#### [Exercise instructions]
Among the entries below, count the lines that contain the word "handed". Write down only the total.

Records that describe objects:
_ _ _ _
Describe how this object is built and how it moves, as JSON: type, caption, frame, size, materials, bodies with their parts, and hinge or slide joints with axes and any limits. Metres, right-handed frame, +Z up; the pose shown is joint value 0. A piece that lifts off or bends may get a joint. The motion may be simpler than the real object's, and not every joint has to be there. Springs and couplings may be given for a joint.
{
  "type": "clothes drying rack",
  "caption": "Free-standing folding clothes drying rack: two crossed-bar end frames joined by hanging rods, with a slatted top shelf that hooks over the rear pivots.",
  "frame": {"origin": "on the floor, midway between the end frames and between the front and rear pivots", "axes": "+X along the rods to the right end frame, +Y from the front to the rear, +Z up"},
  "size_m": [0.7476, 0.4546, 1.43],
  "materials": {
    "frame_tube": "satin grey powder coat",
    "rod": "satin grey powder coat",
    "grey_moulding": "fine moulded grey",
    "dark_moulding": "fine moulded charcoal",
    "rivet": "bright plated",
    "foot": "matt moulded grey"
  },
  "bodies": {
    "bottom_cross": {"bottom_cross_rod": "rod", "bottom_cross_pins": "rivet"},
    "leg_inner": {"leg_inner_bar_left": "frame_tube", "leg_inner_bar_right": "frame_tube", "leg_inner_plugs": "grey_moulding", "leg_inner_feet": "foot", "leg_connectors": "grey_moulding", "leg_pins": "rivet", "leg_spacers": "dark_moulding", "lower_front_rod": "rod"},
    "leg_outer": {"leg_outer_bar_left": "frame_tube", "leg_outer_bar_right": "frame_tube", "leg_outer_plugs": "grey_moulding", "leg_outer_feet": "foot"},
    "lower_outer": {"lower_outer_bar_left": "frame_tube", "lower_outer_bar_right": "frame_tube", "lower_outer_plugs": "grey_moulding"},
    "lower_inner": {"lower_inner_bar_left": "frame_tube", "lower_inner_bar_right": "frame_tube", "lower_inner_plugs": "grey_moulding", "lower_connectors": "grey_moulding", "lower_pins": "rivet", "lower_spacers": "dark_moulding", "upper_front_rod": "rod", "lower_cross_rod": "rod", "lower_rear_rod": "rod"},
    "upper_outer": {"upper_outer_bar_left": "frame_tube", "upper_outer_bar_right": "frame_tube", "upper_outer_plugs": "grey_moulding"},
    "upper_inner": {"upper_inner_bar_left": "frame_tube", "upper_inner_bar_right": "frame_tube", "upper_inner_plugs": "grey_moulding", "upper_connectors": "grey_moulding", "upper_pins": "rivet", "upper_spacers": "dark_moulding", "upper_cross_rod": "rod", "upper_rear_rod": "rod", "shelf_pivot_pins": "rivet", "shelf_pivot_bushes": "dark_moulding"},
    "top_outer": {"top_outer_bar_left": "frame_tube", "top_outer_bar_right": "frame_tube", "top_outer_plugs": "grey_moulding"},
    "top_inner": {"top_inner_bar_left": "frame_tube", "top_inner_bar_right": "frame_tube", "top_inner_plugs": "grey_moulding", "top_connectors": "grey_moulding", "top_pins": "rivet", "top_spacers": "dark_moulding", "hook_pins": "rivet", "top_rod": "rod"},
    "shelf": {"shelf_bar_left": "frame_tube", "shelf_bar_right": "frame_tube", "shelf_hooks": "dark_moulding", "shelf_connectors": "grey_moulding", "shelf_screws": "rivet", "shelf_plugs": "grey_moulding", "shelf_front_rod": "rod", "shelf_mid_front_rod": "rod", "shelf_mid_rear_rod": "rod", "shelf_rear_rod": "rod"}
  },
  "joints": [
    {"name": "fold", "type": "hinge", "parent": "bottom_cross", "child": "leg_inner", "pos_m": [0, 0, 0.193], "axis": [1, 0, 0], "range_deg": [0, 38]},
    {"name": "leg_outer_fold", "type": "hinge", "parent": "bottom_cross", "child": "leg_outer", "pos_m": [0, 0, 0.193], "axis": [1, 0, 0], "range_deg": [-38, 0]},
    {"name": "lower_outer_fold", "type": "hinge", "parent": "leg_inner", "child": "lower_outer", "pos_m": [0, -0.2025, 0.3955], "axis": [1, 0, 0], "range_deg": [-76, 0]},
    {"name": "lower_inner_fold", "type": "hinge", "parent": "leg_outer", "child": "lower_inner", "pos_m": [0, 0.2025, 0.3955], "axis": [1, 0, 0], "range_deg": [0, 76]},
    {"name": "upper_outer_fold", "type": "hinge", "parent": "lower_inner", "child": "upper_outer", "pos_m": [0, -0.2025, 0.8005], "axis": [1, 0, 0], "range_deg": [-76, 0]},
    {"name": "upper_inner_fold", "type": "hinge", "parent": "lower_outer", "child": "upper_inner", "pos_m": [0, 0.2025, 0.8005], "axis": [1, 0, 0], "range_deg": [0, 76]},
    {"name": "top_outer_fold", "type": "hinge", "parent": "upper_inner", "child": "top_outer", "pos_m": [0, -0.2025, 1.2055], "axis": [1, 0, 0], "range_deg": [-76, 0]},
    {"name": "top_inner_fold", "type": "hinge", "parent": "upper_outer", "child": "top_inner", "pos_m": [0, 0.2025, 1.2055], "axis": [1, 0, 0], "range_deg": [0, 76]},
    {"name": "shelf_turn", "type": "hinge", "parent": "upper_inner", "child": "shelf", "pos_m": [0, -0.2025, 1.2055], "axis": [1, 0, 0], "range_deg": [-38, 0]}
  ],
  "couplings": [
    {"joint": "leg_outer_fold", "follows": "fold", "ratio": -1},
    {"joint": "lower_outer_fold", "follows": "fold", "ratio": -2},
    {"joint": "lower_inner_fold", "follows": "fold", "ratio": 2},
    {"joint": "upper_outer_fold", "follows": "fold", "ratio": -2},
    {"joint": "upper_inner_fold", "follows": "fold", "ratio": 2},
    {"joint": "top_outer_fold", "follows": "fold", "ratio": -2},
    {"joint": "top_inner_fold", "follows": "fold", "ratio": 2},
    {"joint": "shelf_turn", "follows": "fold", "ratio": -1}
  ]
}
_ _ _ _
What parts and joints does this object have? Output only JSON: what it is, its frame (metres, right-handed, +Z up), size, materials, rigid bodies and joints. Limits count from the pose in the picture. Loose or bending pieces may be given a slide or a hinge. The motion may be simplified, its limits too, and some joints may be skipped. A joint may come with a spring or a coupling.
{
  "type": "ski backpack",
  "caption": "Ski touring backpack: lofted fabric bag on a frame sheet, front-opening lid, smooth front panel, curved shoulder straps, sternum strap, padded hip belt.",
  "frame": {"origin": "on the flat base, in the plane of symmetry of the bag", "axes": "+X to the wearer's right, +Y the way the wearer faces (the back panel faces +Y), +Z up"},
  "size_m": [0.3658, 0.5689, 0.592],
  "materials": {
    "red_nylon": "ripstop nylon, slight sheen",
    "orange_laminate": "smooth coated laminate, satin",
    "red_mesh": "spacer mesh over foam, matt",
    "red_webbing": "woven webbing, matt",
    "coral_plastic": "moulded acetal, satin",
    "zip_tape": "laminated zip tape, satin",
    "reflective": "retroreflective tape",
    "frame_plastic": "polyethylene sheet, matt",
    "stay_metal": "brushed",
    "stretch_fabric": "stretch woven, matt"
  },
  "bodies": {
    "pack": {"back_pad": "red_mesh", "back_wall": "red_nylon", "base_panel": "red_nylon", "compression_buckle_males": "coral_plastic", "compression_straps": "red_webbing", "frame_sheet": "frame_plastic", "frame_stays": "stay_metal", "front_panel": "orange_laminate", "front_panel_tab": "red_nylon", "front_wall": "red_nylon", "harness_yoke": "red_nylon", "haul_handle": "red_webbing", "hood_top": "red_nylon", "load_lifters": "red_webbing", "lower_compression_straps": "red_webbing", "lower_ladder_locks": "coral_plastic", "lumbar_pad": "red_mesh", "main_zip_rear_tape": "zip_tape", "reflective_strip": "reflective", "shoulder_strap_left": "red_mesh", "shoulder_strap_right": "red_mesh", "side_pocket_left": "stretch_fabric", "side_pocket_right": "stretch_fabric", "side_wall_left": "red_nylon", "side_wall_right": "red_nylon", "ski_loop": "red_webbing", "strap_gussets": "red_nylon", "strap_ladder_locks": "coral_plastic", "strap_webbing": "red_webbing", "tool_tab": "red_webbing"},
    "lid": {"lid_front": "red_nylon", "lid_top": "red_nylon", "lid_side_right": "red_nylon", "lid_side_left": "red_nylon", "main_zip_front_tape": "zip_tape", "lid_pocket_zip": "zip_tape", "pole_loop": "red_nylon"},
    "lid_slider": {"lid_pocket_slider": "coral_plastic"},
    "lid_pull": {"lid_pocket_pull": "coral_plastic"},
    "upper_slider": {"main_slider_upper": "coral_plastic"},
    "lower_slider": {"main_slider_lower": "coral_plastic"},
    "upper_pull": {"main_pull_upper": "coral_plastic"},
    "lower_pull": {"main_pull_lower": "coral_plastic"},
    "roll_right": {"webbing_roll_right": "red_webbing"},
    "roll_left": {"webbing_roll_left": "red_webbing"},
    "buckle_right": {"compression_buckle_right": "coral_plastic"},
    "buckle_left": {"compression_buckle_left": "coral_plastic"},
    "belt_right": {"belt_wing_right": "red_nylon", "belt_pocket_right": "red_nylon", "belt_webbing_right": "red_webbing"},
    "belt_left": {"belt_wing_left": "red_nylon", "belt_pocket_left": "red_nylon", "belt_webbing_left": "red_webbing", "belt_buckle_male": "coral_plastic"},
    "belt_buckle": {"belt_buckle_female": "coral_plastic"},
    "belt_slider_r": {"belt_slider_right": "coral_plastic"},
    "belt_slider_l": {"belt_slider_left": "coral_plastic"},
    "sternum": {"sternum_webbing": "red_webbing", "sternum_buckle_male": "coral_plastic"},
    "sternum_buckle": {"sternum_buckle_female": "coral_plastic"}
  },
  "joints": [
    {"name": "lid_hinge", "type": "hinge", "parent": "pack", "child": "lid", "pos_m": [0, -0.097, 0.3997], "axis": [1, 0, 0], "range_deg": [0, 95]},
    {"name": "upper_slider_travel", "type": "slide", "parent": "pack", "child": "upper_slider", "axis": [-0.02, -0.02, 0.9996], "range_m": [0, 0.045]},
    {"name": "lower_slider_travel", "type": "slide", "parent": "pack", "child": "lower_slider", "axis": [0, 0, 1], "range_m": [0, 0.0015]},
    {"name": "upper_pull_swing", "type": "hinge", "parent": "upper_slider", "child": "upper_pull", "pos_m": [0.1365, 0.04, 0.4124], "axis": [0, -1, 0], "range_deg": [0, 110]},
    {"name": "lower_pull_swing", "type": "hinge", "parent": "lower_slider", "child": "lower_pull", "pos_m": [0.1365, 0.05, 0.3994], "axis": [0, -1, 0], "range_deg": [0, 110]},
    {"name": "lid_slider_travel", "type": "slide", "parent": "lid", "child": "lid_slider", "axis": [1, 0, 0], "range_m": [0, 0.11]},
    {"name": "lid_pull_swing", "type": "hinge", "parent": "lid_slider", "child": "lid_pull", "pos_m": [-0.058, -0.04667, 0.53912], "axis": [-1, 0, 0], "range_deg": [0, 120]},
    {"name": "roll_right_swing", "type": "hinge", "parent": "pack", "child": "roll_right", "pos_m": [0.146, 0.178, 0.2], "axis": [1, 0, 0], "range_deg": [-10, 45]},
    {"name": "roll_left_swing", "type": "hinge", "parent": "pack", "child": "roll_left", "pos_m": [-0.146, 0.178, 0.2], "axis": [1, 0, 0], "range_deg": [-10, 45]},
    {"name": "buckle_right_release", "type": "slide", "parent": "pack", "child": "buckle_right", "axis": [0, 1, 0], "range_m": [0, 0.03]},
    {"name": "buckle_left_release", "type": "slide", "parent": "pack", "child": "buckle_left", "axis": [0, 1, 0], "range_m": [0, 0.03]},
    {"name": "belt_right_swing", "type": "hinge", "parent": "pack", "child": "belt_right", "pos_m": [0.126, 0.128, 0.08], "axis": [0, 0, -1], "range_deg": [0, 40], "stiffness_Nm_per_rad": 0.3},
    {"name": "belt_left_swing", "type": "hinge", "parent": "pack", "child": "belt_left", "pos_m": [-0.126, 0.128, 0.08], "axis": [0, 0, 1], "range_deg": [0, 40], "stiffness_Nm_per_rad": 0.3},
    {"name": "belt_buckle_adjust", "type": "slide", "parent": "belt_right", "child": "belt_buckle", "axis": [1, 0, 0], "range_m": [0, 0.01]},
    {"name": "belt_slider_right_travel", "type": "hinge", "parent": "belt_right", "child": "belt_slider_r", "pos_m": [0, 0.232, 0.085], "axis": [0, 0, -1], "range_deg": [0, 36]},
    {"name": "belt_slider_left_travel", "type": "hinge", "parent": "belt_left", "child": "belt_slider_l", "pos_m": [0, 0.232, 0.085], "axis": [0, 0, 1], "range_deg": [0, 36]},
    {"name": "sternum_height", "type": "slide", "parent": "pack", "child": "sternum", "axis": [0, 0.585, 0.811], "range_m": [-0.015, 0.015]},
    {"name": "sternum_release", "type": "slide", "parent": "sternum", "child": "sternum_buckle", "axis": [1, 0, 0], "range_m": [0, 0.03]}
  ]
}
_ _ _ _
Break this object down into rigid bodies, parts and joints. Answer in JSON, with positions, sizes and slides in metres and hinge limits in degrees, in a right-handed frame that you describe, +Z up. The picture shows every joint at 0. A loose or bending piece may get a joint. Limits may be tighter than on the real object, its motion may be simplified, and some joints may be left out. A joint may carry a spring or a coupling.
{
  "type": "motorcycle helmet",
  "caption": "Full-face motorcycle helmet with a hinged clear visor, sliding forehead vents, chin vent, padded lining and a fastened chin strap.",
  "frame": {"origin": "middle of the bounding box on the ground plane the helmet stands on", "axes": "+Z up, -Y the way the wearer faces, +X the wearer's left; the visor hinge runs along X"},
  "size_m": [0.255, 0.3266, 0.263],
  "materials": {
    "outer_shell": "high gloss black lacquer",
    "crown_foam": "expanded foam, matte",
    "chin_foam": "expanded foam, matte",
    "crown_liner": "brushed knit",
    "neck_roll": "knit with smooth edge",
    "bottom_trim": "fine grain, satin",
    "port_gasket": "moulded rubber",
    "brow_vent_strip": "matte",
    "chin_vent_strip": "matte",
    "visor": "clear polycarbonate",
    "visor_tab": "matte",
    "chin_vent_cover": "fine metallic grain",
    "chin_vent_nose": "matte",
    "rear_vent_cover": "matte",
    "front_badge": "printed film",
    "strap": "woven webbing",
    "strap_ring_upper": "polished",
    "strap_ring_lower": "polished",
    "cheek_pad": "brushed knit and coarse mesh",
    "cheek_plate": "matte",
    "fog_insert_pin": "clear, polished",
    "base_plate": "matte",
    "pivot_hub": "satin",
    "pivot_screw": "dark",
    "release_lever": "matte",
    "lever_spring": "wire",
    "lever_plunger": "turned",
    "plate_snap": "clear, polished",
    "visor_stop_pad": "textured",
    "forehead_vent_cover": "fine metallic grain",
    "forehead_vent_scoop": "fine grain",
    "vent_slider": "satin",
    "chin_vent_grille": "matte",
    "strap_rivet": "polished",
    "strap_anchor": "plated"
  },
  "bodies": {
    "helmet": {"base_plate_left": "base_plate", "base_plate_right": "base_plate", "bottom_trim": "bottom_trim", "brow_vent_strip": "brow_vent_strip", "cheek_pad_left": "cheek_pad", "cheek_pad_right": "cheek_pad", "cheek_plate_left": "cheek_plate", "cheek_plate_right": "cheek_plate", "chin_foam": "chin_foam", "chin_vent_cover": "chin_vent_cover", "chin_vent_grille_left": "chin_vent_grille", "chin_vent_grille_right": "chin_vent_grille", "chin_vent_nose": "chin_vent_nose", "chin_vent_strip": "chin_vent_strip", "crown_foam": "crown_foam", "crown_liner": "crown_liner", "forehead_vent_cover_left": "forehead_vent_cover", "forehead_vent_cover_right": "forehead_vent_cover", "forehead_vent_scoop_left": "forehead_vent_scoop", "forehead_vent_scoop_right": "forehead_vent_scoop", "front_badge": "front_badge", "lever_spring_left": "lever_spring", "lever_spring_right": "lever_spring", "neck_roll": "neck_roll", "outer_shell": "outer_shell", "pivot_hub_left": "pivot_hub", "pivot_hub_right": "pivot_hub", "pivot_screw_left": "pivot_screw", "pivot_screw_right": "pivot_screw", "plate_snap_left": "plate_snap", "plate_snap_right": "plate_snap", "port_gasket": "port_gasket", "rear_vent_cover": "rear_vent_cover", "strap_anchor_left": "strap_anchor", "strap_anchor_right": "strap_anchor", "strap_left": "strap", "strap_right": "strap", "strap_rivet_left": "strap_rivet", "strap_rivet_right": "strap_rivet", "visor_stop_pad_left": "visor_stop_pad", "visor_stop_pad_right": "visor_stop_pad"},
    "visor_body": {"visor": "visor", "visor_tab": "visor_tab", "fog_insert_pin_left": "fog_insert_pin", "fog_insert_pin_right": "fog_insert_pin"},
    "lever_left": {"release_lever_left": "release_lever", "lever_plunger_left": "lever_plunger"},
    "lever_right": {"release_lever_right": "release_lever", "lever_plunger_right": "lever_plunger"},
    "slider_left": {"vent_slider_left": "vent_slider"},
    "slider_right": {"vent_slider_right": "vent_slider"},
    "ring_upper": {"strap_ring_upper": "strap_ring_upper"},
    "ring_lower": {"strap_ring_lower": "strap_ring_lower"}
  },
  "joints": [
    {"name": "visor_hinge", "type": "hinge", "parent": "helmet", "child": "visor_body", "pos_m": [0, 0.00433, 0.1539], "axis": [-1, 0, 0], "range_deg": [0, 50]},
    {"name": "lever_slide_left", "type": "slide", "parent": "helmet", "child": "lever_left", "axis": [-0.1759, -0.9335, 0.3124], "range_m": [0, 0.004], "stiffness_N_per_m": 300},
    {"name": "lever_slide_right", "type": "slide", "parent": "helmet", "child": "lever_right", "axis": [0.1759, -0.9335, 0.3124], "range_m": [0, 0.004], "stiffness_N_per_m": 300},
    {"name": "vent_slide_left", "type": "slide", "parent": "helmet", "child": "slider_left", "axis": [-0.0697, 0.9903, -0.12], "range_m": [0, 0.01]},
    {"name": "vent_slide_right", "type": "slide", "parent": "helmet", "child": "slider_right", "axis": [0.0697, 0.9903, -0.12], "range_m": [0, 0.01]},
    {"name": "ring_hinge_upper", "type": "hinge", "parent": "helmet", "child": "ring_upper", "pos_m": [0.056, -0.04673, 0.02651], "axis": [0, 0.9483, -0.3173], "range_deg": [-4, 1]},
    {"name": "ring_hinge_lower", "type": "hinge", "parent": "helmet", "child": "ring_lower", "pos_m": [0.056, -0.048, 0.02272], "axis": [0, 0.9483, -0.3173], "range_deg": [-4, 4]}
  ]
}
_ _ _ _
#### [Answer to this exercise]
3